Repentance is changing behavior to be in harmony with spiritual realities and eternal law; ought not all behavior therefore be subject to repentance including pillaging our natural resources and our water? It made sense. What strikes me, though, and here I will tempt the stagnant cesspool (to expand an appropriately hydrological metaphor) of politics - something I normally avoid - is that people on the so-called "left" reject the idea of repentace as being "right wing" or "conservative."

Let me state that I detest the terms Right, Left, Conservative, and Liberal. I almost never use them in describing myself or anyone else. There is so little agreement as to their meaning that in public discourse they become more than confusing, they become dangerous. All words are subject to being understood by different groups differently (ask a Mormon and an Evangelical what grace means and watch the fireworks!), but these four terms have been more abused than any other similar set of terms. Ambrose Bierce, an American humorist from the early 20th century, once defined Liberal and Conservative as follows:

Conservative: A old liberal

Liberal: A young conservative (Source: The Devil's Dictionary)


A British comedian, whose name I forget, one said of Britain when trying to describe its political parties to an American audience that there were, in fact, two parties in England: the Labor Party, or as Americans would call it, the Liberals, and the Conservative Party, or as Americans would call, the Liberals. These terms are so fluid, so relative, that in cross-ideological terms they are useless. A Liberal in the 1880s would be a Conservative in the 1980s while the conservatives of 2000s would could actually be termed Neoliberal in their approach to government, but conservative in policy. A Liberal in 1990s would be a progressive in the 1890s and on and on. It can give you a headache. I propose the following definitions: a conservative is anyone who calls themselves a conservative and a liberal is anyone who calls themselves a liberal. Not quite a tautology, but it plays dangerously close to the edge.

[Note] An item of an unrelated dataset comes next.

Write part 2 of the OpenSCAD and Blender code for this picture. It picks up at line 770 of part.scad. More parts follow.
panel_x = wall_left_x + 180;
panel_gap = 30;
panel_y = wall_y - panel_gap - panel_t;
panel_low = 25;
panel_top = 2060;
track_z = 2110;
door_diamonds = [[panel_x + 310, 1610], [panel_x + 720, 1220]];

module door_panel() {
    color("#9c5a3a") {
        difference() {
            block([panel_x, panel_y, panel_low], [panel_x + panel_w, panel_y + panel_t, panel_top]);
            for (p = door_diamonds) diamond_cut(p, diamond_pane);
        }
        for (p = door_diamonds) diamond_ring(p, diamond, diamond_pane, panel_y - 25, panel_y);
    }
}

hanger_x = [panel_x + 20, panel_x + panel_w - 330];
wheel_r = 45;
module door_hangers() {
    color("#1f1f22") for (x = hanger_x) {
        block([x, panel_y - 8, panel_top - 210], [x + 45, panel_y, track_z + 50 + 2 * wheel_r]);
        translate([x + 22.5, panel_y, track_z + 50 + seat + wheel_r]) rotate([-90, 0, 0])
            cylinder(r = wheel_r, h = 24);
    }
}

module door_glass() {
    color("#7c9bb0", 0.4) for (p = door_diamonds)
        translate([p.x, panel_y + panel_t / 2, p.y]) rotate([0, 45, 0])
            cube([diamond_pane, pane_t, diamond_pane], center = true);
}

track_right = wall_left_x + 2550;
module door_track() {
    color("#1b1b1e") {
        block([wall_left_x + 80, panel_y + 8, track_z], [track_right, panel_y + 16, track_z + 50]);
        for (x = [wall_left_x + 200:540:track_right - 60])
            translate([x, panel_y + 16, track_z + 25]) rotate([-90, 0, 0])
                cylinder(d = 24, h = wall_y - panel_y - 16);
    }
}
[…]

My reasoning for going into this aside, is to set up what comes next. Among many described as Leftist or Liberal in America, meaning that they advocate a policy of using government power to recreate society through redistribution of wealth and who are the inheritors of the social progressives of the late nineteenth and early twentieth, there is tendency to eschew any and all religious colorings in policy to the extent that now they often bend over backward to avoid letting the majority cultural norms have any say on policy (and even go to the extreme of letting minority views rule). This movement generally has environmental protectionist leanings and believes that government should be the locus of societal change, including of environmental protection. The Progressives, at least 100 years ago, believed that social mores and practices followed scientifically describable patterns and could be controlled and developed. This led to social engineering programs and ultimately to the excesses of forced sterilization and eugenics programs, which were supported, regrettably, by so-called liberals and conservatives alike. How would you describe a person like Samuel Gompers, founder of the American Federation of Labor who advocated both socialism, nativism (i.e. restricting immigration, esp. to non-whites), and eugenics? It seems like a strange amalgation of right and left as frequently defined today. You can see why I hate those labels.

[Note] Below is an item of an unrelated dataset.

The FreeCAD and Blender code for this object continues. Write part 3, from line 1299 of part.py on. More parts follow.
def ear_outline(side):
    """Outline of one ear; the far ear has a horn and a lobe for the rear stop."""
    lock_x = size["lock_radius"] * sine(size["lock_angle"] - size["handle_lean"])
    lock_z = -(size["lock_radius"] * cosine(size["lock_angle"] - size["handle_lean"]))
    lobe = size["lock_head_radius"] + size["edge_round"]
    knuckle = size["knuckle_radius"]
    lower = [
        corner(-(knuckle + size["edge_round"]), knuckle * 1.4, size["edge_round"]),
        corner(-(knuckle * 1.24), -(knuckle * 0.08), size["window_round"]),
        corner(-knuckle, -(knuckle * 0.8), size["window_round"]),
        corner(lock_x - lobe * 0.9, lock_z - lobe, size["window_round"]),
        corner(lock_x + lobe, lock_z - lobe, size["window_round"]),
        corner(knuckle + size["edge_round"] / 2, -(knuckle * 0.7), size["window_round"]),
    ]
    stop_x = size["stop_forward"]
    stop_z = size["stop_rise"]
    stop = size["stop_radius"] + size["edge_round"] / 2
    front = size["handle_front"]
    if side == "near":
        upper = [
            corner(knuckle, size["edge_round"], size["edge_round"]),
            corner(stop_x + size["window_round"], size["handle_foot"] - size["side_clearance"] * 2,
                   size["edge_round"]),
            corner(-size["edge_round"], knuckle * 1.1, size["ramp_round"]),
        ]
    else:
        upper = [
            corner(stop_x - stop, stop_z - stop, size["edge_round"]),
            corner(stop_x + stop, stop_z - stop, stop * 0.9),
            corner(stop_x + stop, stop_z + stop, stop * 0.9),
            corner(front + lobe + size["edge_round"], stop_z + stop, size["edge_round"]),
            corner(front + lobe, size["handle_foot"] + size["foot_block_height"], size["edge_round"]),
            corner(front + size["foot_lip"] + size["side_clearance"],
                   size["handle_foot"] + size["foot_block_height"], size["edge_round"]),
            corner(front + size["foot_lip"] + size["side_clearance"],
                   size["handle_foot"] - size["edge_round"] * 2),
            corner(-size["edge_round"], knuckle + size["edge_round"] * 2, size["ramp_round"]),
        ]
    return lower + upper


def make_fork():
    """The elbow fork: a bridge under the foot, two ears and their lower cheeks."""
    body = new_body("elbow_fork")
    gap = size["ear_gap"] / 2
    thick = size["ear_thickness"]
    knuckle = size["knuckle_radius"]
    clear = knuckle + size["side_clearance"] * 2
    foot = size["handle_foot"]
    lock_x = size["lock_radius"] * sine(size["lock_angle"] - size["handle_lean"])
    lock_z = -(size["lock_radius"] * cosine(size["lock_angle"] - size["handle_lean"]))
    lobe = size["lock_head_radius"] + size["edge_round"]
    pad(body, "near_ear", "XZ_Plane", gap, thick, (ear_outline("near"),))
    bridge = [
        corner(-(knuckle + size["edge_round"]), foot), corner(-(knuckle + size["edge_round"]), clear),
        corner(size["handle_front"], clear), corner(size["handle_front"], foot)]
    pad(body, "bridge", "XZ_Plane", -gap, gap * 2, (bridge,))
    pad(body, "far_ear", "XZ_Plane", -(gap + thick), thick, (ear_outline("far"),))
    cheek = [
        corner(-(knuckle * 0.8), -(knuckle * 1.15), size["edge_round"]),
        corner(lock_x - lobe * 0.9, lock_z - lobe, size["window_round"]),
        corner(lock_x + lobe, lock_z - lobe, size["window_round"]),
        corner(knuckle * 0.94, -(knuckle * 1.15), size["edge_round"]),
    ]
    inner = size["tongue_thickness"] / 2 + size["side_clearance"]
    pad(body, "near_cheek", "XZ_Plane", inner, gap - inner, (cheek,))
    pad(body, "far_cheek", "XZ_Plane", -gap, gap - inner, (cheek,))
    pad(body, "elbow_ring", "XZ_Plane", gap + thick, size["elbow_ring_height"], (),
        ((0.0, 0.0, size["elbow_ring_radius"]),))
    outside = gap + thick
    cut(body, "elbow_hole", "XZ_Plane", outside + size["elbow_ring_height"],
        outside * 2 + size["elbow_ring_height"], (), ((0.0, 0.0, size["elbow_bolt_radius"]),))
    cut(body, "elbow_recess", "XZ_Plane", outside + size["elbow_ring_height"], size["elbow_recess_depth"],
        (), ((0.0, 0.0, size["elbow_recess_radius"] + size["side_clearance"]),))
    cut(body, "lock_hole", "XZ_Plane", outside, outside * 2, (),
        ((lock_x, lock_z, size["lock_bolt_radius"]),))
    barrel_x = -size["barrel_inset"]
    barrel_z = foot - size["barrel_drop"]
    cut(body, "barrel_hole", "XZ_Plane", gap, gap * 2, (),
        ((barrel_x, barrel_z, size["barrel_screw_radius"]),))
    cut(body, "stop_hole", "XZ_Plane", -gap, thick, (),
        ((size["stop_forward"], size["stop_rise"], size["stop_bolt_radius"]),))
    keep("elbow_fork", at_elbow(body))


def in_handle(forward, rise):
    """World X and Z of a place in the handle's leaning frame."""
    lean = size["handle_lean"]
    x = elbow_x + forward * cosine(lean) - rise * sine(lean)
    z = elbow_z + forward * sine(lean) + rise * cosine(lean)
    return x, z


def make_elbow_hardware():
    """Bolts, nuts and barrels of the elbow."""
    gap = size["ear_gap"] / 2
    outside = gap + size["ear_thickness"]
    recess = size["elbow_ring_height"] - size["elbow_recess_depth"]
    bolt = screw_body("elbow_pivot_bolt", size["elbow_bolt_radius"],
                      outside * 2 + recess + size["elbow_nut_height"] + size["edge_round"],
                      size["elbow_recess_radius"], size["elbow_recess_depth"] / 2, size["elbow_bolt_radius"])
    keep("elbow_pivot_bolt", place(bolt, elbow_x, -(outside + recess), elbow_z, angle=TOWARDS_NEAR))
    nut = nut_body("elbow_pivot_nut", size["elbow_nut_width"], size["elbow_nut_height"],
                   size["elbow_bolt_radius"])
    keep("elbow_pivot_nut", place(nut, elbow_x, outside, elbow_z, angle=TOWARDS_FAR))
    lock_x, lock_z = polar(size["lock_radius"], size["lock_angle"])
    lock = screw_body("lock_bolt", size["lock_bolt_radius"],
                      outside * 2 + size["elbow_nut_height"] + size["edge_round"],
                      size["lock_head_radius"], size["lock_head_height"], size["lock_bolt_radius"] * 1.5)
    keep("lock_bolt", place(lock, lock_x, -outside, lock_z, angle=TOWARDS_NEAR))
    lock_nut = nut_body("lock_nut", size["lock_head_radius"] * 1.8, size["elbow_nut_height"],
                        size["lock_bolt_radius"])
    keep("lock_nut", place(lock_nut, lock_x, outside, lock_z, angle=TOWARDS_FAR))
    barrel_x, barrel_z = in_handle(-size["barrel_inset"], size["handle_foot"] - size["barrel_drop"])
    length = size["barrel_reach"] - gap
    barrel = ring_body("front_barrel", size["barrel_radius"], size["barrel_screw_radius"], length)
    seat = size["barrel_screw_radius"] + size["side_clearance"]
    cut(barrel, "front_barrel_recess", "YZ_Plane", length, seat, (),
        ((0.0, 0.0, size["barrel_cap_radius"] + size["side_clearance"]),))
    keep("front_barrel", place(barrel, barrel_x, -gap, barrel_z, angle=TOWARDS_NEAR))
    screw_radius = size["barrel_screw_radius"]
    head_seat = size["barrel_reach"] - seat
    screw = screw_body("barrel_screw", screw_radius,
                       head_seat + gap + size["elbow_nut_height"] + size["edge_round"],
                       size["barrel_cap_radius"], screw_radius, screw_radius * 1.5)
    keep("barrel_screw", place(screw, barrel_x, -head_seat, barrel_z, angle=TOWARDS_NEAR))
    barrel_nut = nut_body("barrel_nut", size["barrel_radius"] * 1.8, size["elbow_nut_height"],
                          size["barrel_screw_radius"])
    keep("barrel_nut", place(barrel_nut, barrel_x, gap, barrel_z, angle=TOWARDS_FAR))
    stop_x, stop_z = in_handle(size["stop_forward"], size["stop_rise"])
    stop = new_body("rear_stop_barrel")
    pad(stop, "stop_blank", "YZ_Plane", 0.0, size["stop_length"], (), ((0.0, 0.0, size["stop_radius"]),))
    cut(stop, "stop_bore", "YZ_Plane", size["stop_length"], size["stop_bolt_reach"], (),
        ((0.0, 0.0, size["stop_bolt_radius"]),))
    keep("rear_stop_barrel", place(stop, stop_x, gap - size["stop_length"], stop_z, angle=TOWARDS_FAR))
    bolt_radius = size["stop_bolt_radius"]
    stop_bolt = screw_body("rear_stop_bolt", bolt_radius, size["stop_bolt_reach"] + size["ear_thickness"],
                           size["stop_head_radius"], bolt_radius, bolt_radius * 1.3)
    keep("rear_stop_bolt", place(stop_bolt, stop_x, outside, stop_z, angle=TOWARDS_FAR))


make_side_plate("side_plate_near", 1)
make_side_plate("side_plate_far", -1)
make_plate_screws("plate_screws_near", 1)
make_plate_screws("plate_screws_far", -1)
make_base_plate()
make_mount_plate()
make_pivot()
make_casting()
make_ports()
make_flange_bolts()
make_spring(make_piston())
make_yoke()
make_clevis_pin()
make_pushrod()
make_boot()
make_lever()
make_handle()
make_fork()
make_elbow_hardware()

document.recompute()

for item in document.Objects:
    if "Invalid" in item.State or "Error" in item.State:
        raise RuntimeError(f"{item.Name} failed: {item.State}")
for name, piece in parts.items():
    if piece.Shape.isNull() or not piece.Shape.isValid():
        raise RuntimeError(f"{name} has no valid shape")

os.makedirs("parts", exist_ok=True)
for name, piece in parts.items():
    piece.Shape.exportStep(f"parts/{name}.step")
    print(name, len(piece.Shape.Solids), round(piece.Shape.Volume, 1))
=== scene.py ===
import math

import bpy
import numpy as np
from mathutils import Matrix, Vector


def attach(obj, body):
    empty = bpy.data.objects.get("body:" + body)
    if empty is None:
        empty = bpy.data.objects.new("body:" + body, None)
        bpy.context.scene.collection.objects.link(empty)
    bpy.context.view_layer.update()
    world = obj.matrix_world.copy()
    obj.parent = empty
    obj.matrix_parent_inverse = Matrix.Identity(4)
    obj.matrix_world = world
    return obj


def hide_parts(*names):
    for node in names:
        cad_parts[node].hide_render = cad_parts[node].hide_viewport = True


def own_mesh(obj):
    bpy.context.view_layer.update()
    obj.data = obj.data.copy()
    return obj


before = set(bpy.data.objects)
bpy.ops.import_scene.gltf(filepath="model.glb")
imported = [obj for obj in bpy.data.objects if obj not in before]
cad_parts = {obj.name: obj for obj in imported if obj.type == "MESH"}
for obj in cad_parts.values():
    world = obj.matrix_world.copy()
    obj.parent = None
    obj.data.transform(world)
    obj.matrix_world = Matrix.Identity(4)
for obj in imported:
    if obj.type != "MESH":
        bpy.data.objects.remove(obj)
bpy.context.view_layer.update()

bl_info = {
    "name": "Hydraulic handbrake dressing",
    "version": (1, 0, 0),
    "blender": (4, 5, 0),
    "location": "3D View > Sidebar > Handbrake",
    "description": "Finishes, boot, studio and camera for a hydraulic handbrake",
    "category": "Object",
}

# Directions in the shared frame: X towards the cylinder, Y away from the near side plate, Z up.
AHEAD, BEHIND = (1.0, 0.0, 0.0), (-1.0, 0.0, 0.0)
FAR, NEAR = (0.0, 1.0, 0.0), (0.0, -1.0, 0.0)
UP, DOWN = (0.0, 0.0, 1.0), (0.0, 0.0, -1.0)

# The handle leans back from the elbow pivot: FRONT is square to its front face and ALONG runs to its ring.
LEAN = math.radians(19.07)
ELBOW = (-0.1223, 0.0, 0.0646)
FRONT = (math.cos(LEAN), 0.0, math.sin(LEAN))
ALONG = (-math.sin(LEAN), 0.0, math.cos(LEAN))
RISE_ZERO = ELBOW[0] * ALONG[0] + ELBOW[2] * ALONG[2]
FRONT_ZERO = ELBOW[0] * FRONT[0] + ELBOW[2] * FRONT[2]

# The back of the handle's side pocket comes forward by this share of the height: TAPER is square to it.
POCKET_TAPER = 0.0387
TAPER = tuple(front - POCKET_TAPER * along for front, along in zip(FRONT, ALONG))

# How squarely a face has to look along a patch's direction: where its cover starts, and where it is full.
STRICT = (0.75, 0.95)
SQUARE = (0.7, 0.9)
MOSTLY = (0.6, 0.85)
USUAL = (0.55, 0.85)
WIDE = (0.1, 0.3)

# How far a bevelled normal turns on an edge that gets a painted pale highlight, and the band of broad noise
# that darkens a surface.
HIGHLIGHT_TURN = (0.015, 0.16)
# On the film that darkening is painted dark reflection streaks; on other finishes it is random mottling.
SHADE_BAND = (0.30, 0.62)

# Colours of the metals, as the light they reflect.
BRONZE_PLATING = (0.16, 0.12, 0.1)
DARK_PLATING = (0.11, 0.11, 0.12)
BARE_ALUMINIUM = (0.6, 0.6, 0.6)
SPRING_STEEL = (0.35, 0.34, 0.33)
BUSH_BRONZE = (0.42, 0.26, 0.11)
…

Returning to the "Left." As typically understood, this movement is for environmental protection through government action, minority rights, affirmative action, gay rights, abortion, and so on. In essays and speeches I have heard over the years, proponents of this viewpoint argue that we must accept others as they are. This seems to me to be espousing total moral relativism, but though their words seem to indicate this, leftists cannot mean it, for that idea, taken to its logical conclusion, would mean that we could not require intolerant people to tolerate others, which would contradict a whole slew of leftist legislation which require us to tolerate others regardless of race, religions, ethnicity, etc. I recall a conversation I had as a Mormon missionary with someone who argued that I had no business telling other people to change their behavior (i.e. calling them to repentance). He apparently did not see the irony in telling me to stop telling other people to stop doing something. He felt that tolerance was the highest good, though he could not, apparently, tolerate my intolerance!

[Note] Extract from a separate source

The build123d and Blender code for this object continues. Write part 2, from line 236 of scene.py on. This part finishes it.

I have come to realize that the basic principles of the gospel, most especially faith and repentance, are near universal, even amongst the non-religious. To act one must have faith. We would not work if we did not believe we would get paid. Now, we have experiences that teach us this faith is warranted, but ultimately, I do not know that I will get paid. Confidence in the company and in the ability of the judicial system to defend should my rights be trampled ensure that I am confident enough to keep working. A farmer does not know his harvest will come when he plants, but he has experience that tells him it will if he does certain things like water and weed his crops. Repentance is changing one's behavior either to accord with one's prior beliefs (a behavioral realignment, perhaps), or to accord with new-found beliefs as in conversion. How we know what we know is another matter. I am not speaking of faith in terms of how we come to believe, but rather faith as an operational, motivating principle. Under this definition, then, it is faith when scientists shoot a rocket to Mars to be guided by the mathematics of Newton and Einstein even though the knowledge and/or assumptions underlying it were gathered empirically. That is because we are discussing how this knowledge/belief drives us to behave not how it originated.

It is a mistake, therefore, for "Leftists" to claim they do not believe in repentance. They do. They are calling for people to change their behavior to stave off global warming. This is not say I think that we ought not work to conserve and recycle. In fact, I am a big advocate of it and likewise I believe that in all probability anthropogenic global warming is real. I am merely saying that the Left and the Right (understanding all my prior caveats) both believe in repentance, it is merely that they have different values and standards toward which they seek to conform behavior. It would seem, then, that left and right are really more alike than I suspect truly partisan practitioners would likely admit. They just cannot see it and so spin their tires arguing about all the wrong things. However, the right thing to argue about is even more intractable for it concerns the origins of our beliefs, the beliefs which, by faith, compel us to repent.

1 comment:

Anonymous said...

Brilliant! I've never really seen any connection between environmentalism and repentance, though I consider myself an advocate of both. I also agree that the lables "Conservative" and "Liberal" are dangerously misleading. My father, who, by the way, is a hydro-geologist, once said that Conservatives were closer to Nazis while Liberals were closer to Communists, so decide for yourself which is worse. I think what he meant, though, is that a person's character is infinitely more important than his or her political affiliation. Keep up the good work, my friend.